Me: That idiot. I guess he had more parts to put on the car. OOPS!
Rick: I took off and went home. Matt, the car incinerated on the side of the road. It’s gone. It looks like background to the original Terminator movie.
Me: This is awesome and the best news I have ever heard.
Rick: Why?
Me: Because I don’t have to see SFG driving my ride around town, I know all the parts I spec’d for this thing work and no one will ever drive this car EVER again.
Rick: That’s cold, but I get it.
Dear reader, we are not done yet. Fast forward another week. I the the most obscure email from SFG’s mom. Have you ever read something that was written so poorly, it was almost undiscernible? Sure, we all have. Well, add on to that someone who is beating around the bush with what they are trying to ask because they are ashamed. I like this to reading something in Spanish when you have never read Spanish nor understand it and then had every vowel shifted one letter over.

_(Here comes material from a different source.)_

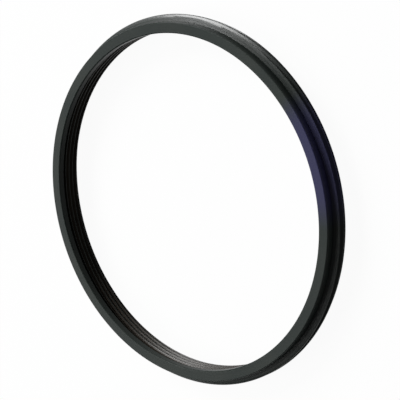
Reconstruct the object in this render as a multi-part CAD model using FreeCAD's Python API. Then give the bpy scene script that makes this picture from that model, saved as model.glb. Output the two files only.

This woman wanted me to tell her insurance agent that the mods that were on the car were purchased by her son and not on the car before I sold it to her. I told her I would be glad to talk to her insurance agent but I would not lie. Poor SFG, all he wanted was a fast car and now he’s got jack squat.
That is my love/hate relationship with cars. Sure they are fun and have given me a lot of knowledge but goddamn, they have wreaked some havoc, too!